Fra questi due poli, però, ed è questa la vera causa della crisi attuale dello schema politico-sociale illuministico, esiste un abisso; quello messo in luce e studiato dagli economisti sopramenzionati. Provate a rivedere il capolavoro di De Sica e del realismo italiano Ladri di biciclette e la toccante immagine finale del protagonista e del figlioletto che si prendono per mano. Certo, appena gli avevano rubato la bicicletta il protagonista era andato in Questura; per constatare che nessuno si sarebbe mai occupato del furto di una semplice bicicletta e del problema insormontabile che gli causava. Eppure a nessuno e per nessun motivo è consentito farsi giustizia da solo, la giustizia è compito esclusivo dello Stato.

E’ su questa crisi latente dello schema politico-sociale illuministico che, in Italia, si è innescato il fenomeno del leghismo; anche perché da noi l’Illuminismo è più fragile perché è giunto tardi, male e, quel che più conta, con gradazione ben diversa fra le regioni settentrionali e quelle meridionali, queste ultime rimaste anche oltre l’Unità in condizioni di quasi feudalesimo.
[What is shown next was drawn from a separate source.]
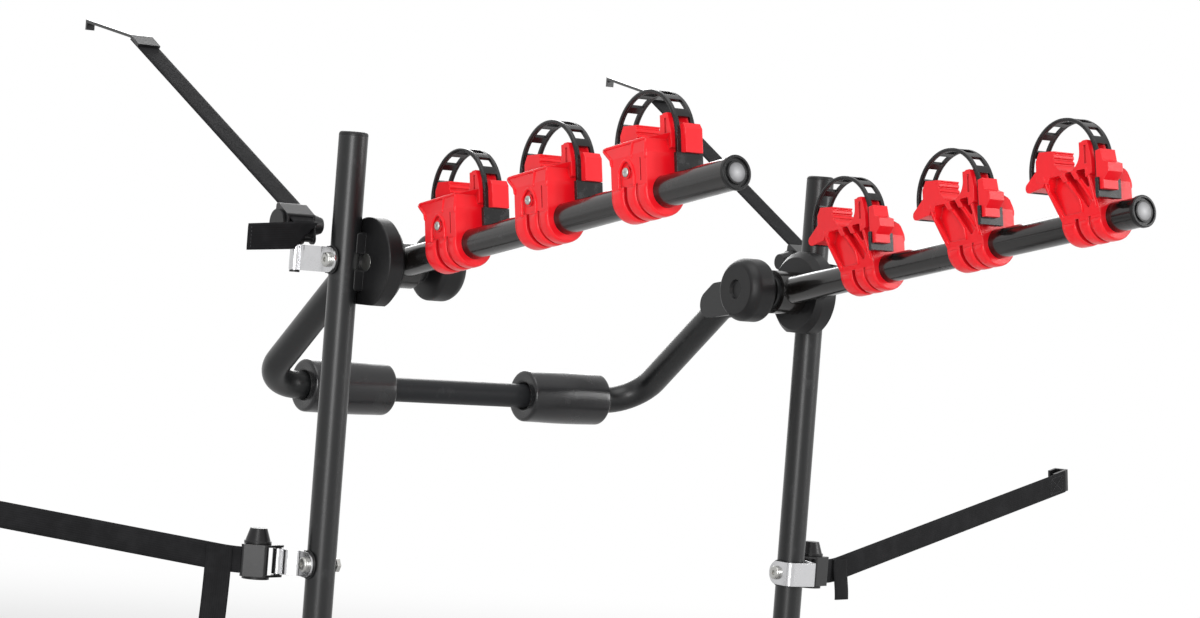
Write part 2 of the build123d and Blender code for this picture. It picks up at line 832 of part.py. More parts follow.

Stando così le cose, non hanno molto senso gli inviti ai leghisti a partecipare ai festeggiamenti per questo Stato da cui essi vogliono fuoriuscire: perché questo avvenga bisognerebbe convincere questa immensa fiumana di cittadini settentrionali a passare dall’opzione “exit” all’opzione “voice”, ossia a formalizzare le loro proteste alla classe politica con l’obiettivo di cambiare il funzionamento delle Istituzioni. Il federalismo fiscale, ad esempio, serve proprio a questo, ma non è certamente sufficiente. Bisognerebbe, anzi, consentire sempre e comunque al cittadino di seguire utilmente l’opzione “voice”: esistono anche forme sanguinarie di opzioni “exit”, come quella terroristica, che il nostro Paese ha avuto modo di conoscere e di esecrare durante gli “anni di piombo”.